Lots of free ebooks........... Love it


----------



## pratyush997 (Nov 28, 2012)

:shocked: FK is growing up day by day!


----------



## theserpent (Nov 28, 2012)

debarshi said:


> Lots of free ebooks........... Love it



Yup,Let see how this move of flipkart turn out to be

Nice most of the best classics are free


----------



## gameranand (Nov 28, 2012)

Well free stuff are always good for me. 

Damn I don't have any android device. I guess now I have a reason to buy a tablet after all.


----------



## pratyush997 (Nov 28, 2012)

gameranand said:


> Well free stuff are always good for me.
> 
> *Damn I don't have any android device*. I guess now I have a reason to buy a tablet after all.


So Does Me  I'm on Android JB on VM
BTW This app doesn't got Page curl Effect


----------



## theserpent (Nov 28, 2012)

^^ Because #Failpple has a patent for it


----------



## reniarahim1 (Nov 28, 2012)

flipkart is really diversifying. great to see..


----------



## Terabyte (Nov 28, 2012)

theserpent said:


> ^^ Because #Failpple has a patent for it


That has nothing to do here.
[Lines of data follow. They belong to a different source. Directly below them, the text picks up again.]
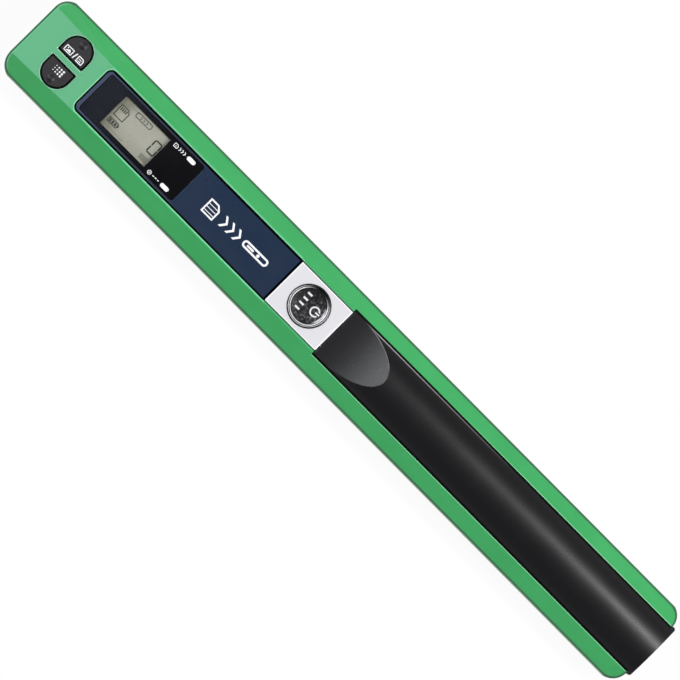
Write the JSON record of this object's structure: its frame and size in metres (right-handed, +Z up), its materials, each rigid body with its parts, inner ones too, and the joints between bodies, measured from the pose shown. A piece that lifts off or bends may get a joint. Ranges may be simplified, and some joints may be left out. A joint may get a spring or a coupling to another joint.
{
  "type": "handheld document scanner",
  "caption": "Long wand-shaped scanner with a small display, round start button, sliding battery cover, card slot, and rollers beside a scan window underneath.",
  "frame": {"origin": "on the page, under the middle of the wand, at the bottom of the rollers", "axes": "+X along the wand from the key end to the end of the battery cover, +Y towards the side with the sockets, +Z up from the page"},
  "size_m": [0.256, 0.029, 0.028],
  "materials": {
    "green_shell": "satin, fine grain",
    "key_black": "satin",
    "panel_blue": "gloss",
    "window_tint": "polished",
    "display_grey": "satin",
    "plate_white": "satin",
    "ring_chrome": "polished",
    "button_mirror": "dark polished",
    "cover_black": "satin",
    "inner_black": "matt",
    "inner_white": "matt",
    "natural_acetal": "satin",
    "clear_light_pipe": "frosted",
    "clear_glass": "polished",
    "circuit_board": "satin lacquer",
    "chip_body": "matt",
    "sheet_steel": "bright",
    "screw_steel": "zinc plated",
    "spring_steel": "nickel plated",
    "card_black": "satin",
    "cell_sleeve": "printed sleeve",
    "lead_red": "matt",
    "roller_rubber": "matt",
    "sintered_bush": "matt",
    "contact_rubber": "matt"
  },
  "bodies": {
    "housing": {"upper_housing": "green_shell", "lower_housing": "green_shell", "housing_screws": "screw_steel", "display_panel": "panel_blue", "display_window": "window_tint", "lcd_frame": "inner_black", "lcd_glass": "display_grey", "lcd_reflector": "inner_white", "contact_strips": "contact_rubber", "ready_light_pipe": "clear_light_pipe", "fault_light_pipe": "clear_light_pipe", "status_leds": "inner_white", "button_plate": "plate_white", "scan_button_ring": "ring_chrome", "key_switches": "inner_black", "display_board": "circuit_board", "display_screws": "screw_steel", "main_board": "circuit_board", "main_board_screws": "screw_steel", "board_header": "inner_black", "processor_chip": "chip_body", "memory_chip": "chip_body", "small_components": "chip_body", "data_port_shell": "sheet_steel", "data_port_insert": "inner_black", "card_socket": "sheet_steel", "photo_interrupter": "inner_black", "battery_tray": "inner_black", "tray_screws": "screw_steel", "front_cell": "cell_sleeve", "rear_cell": "cell_sleeve", "plate_contact": "spring_steel", "spring_contact": "spring_steel", "battery_leads": "lead_red", "sensor_housing": "inner_black", "scan_glass": "clear_glass", "rod_lens_array": "inner_black", "light_guide": "clear_light_pipe", "guide_led": "inner_white", "sensor_board": "circuit_board", "sensor_cable": "inner_white", "shaft_bushes": "sintered_bush", "encoder_axle": "sheet_steel", "idler_pins": "sheet_steel"},
    "battery_lid": {"battery_cover": "cover_black"},
    "scan_key": {"scan_button": "button_mirror", "scan_plunger": "inner_white"},
    "far_key": {"format_key": "key_black", "format_plunger": "inner_white"},
    "near_key": {"resolution_key": "key_black", "resolution_plunger": "inner_white"},
    "card": {"memory_card": "card_black"},
    "drive_roller": {"drive_shaft": "sheet_steel", "left_tyre": "roller_rubber", "right_tyre": "roller_rubber", "drive_gear": "natural_acetal", "shaft_clips": "spring_steel"},
    "encoder": {"encoder_wheel": "natural_acetal"},
    "left_wheel": {"left_idler": "roller_rubber"},
    "right_wheel": {"right_idler": "roller_rubber"}
  },
  "joints": [
    {"name": "cover_slide", "type": "slide", "parent": "housing", "child": "battery_lid", "axis": [1, 0, 0], "range_m": [0, 0.135]},
    {"name": "scan_press", "type": "slide", "parent": "housing", "child": "scan_key", "axis": [0, 0, -1], "range_m": [0, 0.0004], "stiffness_N_per_m": 300, "springref_m": -0.0003},
    {"name": "format_press", "type": "slide", "parent": "housing", "child": "far_key", "axis": [0, 0, -1], "range_m": [0, 0.0004], "stiffness_N_per_m": 300, "springref_m": -0.0003},
    {"name": "resolution_press", "type": "slide", "parent": "housing", "child": "near_key", "axis": [0, 0, -1], "range_m": [0, 0.0004], "stiffness_N_per_m": 300, "springref_m": -0.0003},
    {"name": "card_slide", "type": "slide", "parent": "housing", "child": "card", "axis": [0, 1, 0], "range_m": [0, 0.017]},
    {"name": "drive_roller_spin", "type": "hinge", "parent": "housing", "child": "drive_roller", "pos_m": [0, 0.0083, 0.0028], "axis": [1, 0, 0], "continuous": true},
    {"name": "encoder_spin", "type": "hinge", "parent": "housing", "child": "encoder", "pos_m": [-0.12, 0.00645, 0.00629], "axis": [1, 0, 0], "continuous": true},
    {"name": "left_idler_spin", "type": "hinge", "parent": "housing", "child": "left_wheel", "pos_m": [-0.1, -0.0083, 0.0028], "axis": [1, 0, 0], "continuous": true},
    {"name": "right_idler_spin", "type": "hinge", "parent": "housing", "child": "right_wheel", "pos_m": [0.1, -0.0083, 0.0028], "axis": [1, 0, 0], "continuous": true}
  ],
  "couplings": [
    {"joint": "encoder_spin", "follows": "drive_roller_spin", "ratio": -0.85714}
  ]
}
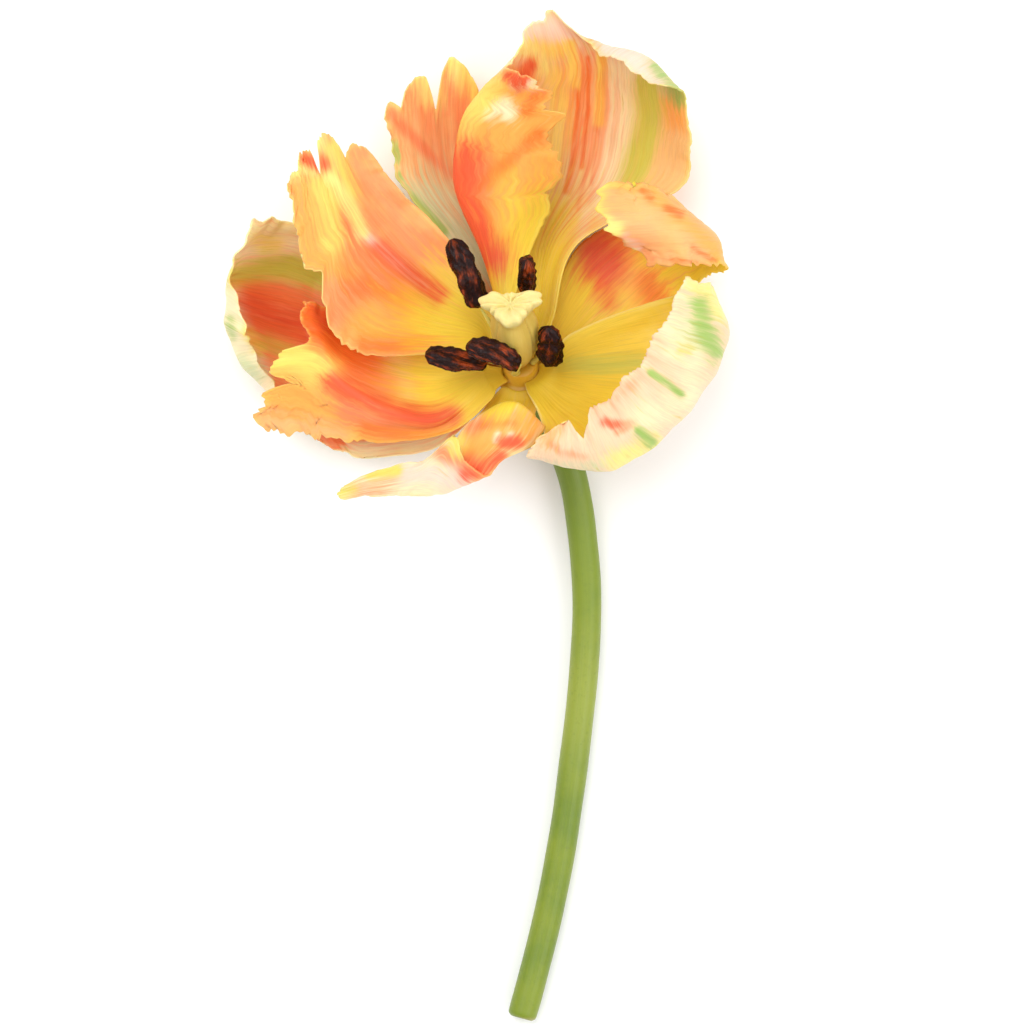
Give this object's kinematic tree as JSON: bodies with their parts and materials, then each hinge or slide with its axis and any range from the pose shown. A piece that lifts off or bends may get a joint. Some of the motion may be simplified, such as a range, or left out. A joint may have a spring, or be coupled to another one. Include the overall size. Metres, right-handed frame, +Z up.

Few PDF Readers on Android already have that page curl effect so hopefully Flipkart does it soon as well.

Love the number and variety of free ebooks they already have 
Also they will be getting it built in dictionary soon so that will be very handy.


----------



## batman (Nov 29, 2012)

Gud news......


----------



## theserpent (Nov 29, 2012)

It's good news for android users, most books are cheaper than hs18(Finally)


----------



## SahilAr (Nov 29, 2012)

theserpent said:


> It's good news for android users, most books are cheaper than hs18(Finally)



^^Agreed 
And finally good to see Flipkart in Ebook Business too.A great move indeed..you rock Flipkart


----------



## d6bmg (Nov 29, 2012)

You guys are sounding like many many people 'buy' ebook(s).


----------



## debarshi (Nov 29, 2012)

Well, some of us definitely do..... Just to show our appreciation for the author......... 
Like I was compelled to buy Fruit Ninja - my first Google Play purchase. 
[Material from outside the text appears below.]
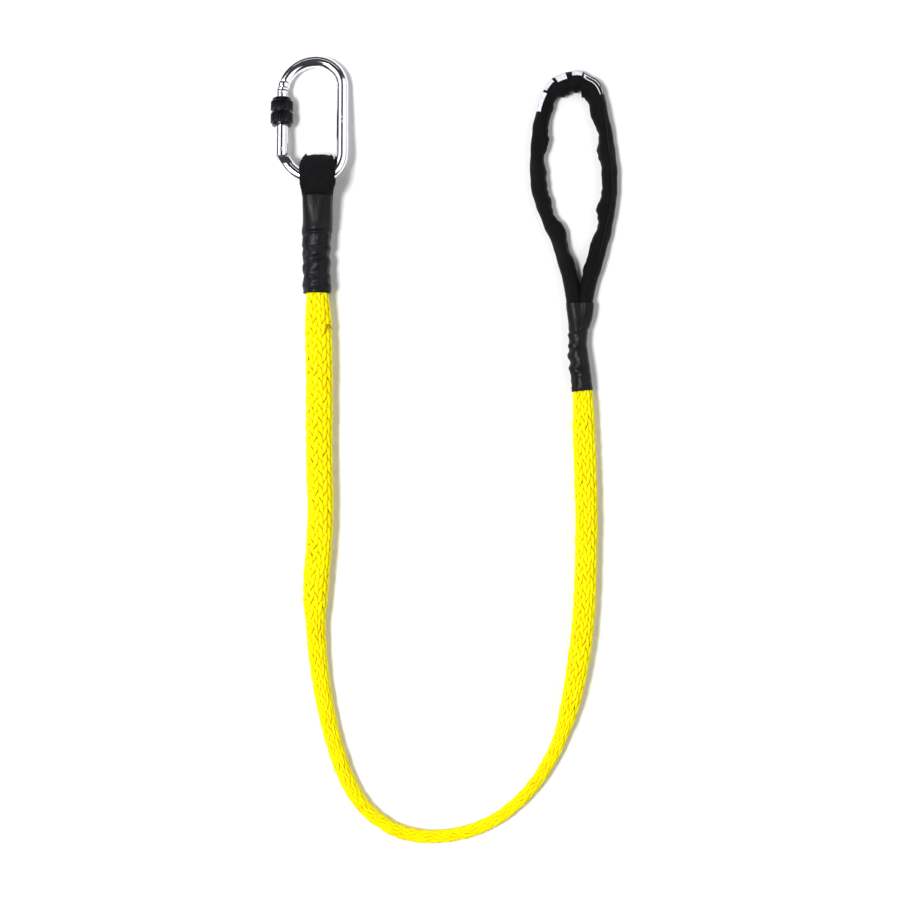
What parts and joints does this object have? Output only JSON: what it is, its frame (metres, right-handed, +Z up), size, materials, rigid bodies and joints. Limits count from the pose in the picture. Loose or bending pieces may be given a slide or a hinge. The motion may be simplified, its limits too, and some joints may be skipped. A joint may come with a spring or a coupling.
{
  "type": "tow rope handle",
  "caption": "Short hollow-braid tow rope with a screw-gate carabiner in a sleeved eye at one end and a sleeved hand loop at the other.",
  "frame": {"origin": "on the surface that it lies on, under the middle of the box round the carabiner and the hand loop", "axes": "+X from the carabiner towards the hand loop, +Y from the rope's bend towards the two ends, +Z up"},
  "size_m": [0.284, 0.6517, 0.0337],
  "materials": {
    "polished_metal": "mirror-polished rod and gate",
    "black_anodised": "black knurled lock sleeve",
    "plain_steel": "plain steel pins and springs",
    "yellow_braid": "bright yellow hollow braid",
    "black_webbing": "coarse black weave",
    "heat_shrink": "charcoal semi-matte shrink tube",
    "black_tube": "smooth black tubular sleeve",
    "black_thread": "black thread",
    "light_print": "pale grey-white print"
  },
  "bodies": {
    "line": {"rope": "yellow_braid", "clip_eye_strand": "yellow_braid", "clip_eye_webbing": "black_webbing", "clip_heat_shrink": "heat_shrink", "clip_lock_stitching": "black_thread", "clip_splice_tail": "yellow_braid", "hand_loop_strand": "yellow_braid", "hand_loop_sleeve": "black_tube", "hand_loop_seam": "black_thread", "handle_heat_shrink": "heat_shrink", "handle_lock_stitching": "black_thread", "handle_splice_tail": "yellow_braid", "handle_marks": "light_print"},
    "carabiner": {"carabiner_frame": "polished_metal", "hinge_rivet": "plain_steel"},
    "gate": {"gate_arm": "polished_metal", "latch_pin": "plain_steel", "gate_spring": "plain_steel"},
    "plunger": {"spring_plunger": "plain_steel"},
    "lock_ring": {"sleeve_stop_ring": "plain_steel"},
    "lock_sleeve": {"lock_sleeve": "black_anodised"}
  },
  "joints": [
    {"name": "carabiner_swing", "type": "hinge", "parent": "line", "child": "carabiner", "pos_m": [-0.1049, 0.035, 0.017], "axis": [1, 0, 0], "range_deg": [-90, 90]},
    {"name": "gate_pivot", "type": "hinge", "parent": "carabiner", "child": "gate", "pos_m": [-0.1331, 0.05833, 0.01418], "axis": [0, -0.1201, -0.9928], "range_deg": [0, 25], "stiffness_Nm_per_rad": 0.08, "springref_deg": -28.65},
    {"name": "lock_travel", "type": "slide", "parent": "gate", "child": "lock_ring", "axis": [0, 0.9928, -0.1201], "range_m": [0, 0.009]},
    {"name": "lock_turn", "type": "hinge", "parent": "lock_ring", "child": "lock_sleeve", "pos_m": [-0.1331, 0.09059, 0.01027], "axis": [0, 0.9928, -0.1201], "range_deg": [0, 720]},
    {"name": "plunger_travel", "type": "slide", "parent": "gate", "child": "plunger", "axis": [0, 0.9928, -0.1201], "range_m": [0, 0.0013], "deforming": ["gate_spring"]}
  ],
  "couplings": [
    {"joint": "lock_turn", "follows": "lock_travel", "rad_per_m": 1396.3},
    {"joint": "plunger_travel", "follows": "gate_pivot", "m_per_rad": 0.00265}
  ]
}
People will, when it is easy and cheap to buy them


----------



## DDIF (Nov 30, 2012)

I also saw that yesterday. I wanna say goodbye to Amazon Kindle but there quite less titles on flipkart in eBook store and they are priced quite high so I guess we have to wait for them to slash the prices.
I per-ordered Cold Days on amazon for $9.18 and on flipkart it is $15.40 as of today.
But I am happy that I won't have to pay to Americans now, go flipkart.


----------



## KDroid (Dec 1, 2012)

I don't like it. Book reading restricted to the android app. -1

Almost equally priced to the amazon Kindle Store.
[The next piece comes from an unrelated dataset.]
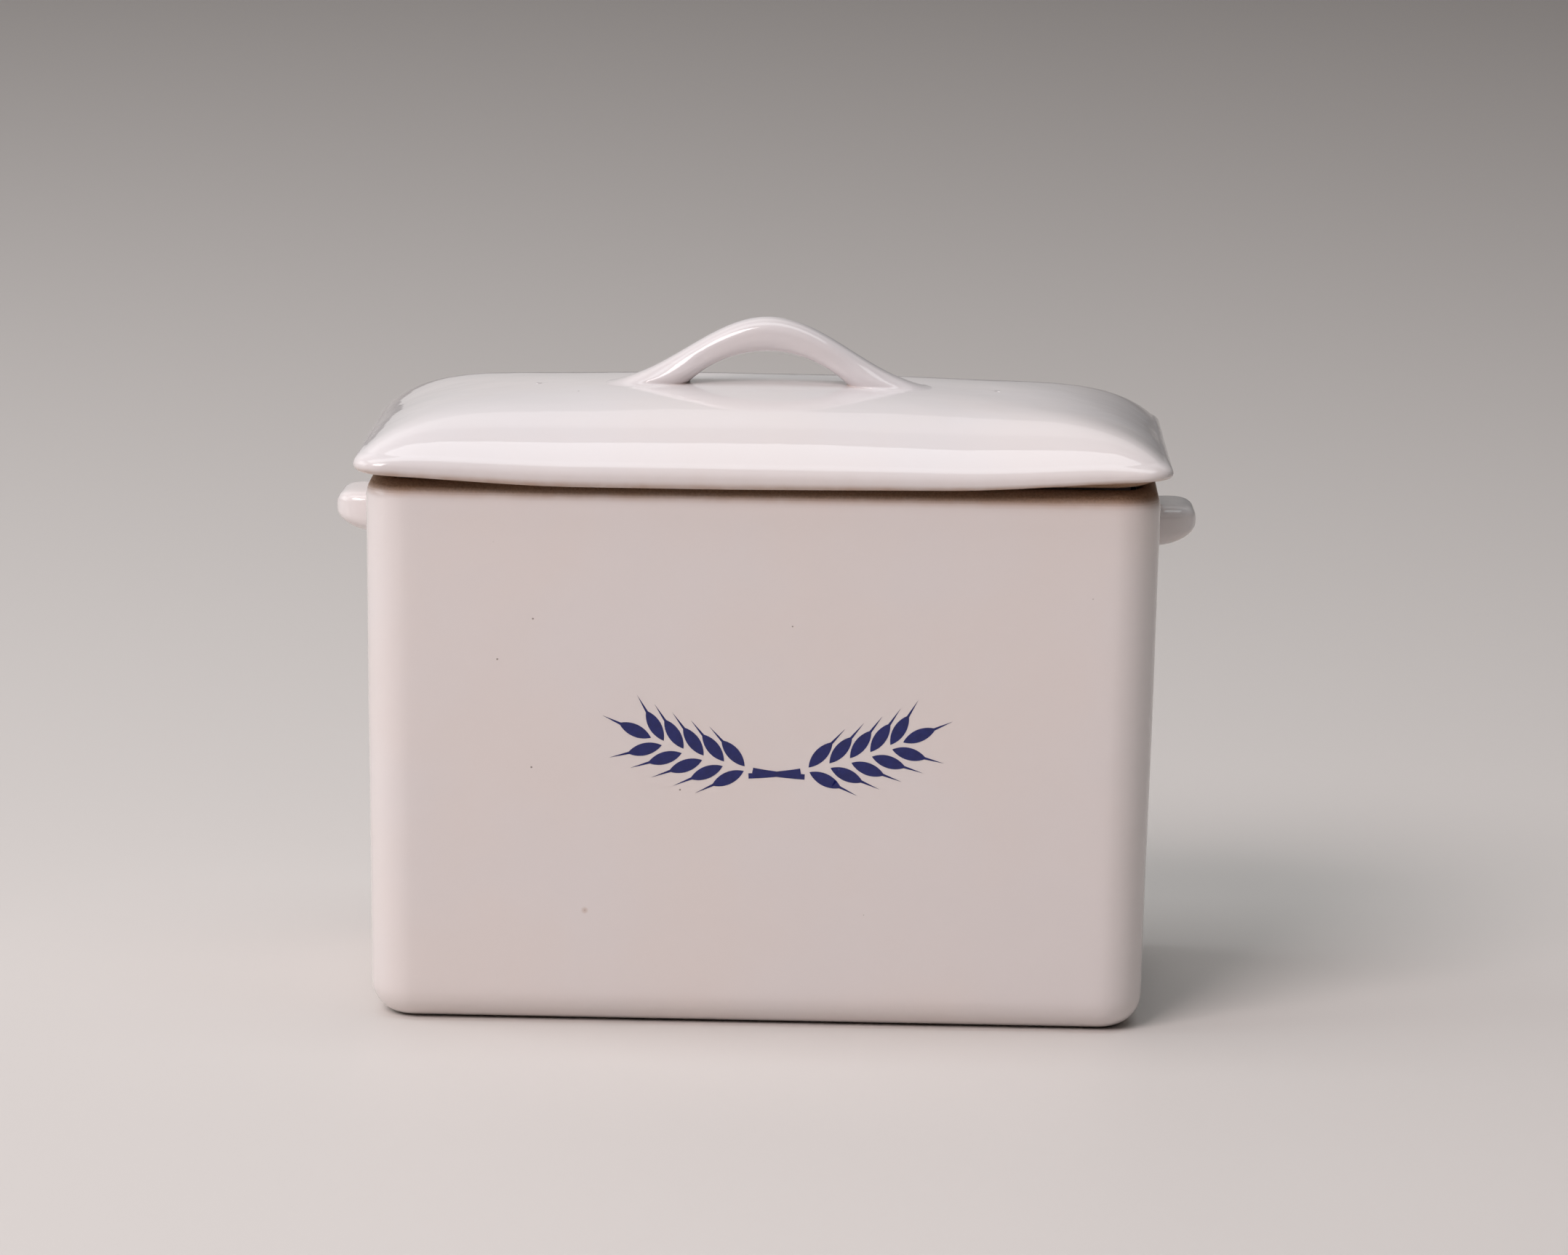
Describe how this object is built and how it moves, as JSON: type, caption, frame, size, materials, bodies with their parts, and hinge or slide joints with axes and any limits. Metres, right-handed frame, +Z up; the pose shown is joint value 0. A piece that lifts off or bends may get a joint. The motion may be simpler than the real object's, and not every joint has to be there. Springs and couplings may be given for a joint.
{
  "type": "bread bin",
  "caption": "Small glazed ceramic bread bin: a rounded rectangular cast box with an ear at each end and a loose domed lid with an arched strap handle.",
  "frame": {"origin": "middle of the flat base", "axes": "+X along the length, -Y the decorated front, +Z up out of the lid"},
  "size_m": [0.1438, 0.0746, 0.1135],
  "materials": {
    "bin_glaze": "thick glossy warm-white glaze over slip-cast earthenware",
    "ear_glaze": "thick glossy warm-white glaze over slip-cast earthenware",
    "lid_glaze": "thick glossy warm-white glaze over slip-cast earthenware",
    "handle_glaze": "thick glossy warm-white glaze over slip-cast earthenware",
    "blue_transfer": "dark blue ceramic transfer fired on the glaze, satin gloss"
  },
  "bodies": {
    "bin": {"bin_body": "bin_glaze", "side_handle_left": "ear_glaze", "side_handle_right": "ear_glaze", "front_motif": "blue_transfer"},
    "lid": {"lid": "lid_glaze", "lid_handle": "handle_glaze"}
  },
  "joints": [
    {"name": "lid_lift", "type": "slide", "parent": "bin", "child": "lid", "axis": [0, 0, 1], "range_m": [0, 0.04]}
  ]
}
Flipkart, do an amazon. Introduce an e-book reader.

As for the free titles, meh.


----------



## Vyom (Dec 2, 2012)

theserpent said:


> Nice most of the best classics are free



Yups! Few of the The best free ones for me:
The Time Machine
Heidi
The War Of The Worlds
The Invisible Man
Tales Of Space And Time


----------



## swordfish (Dec 25, 2012)

Useless for me as not available for kindle


----------



## baccilus (Dec 25, 2012)

I have a Kindle. So this is useless for me too. Do the books have DRM too? Are they epub?


----------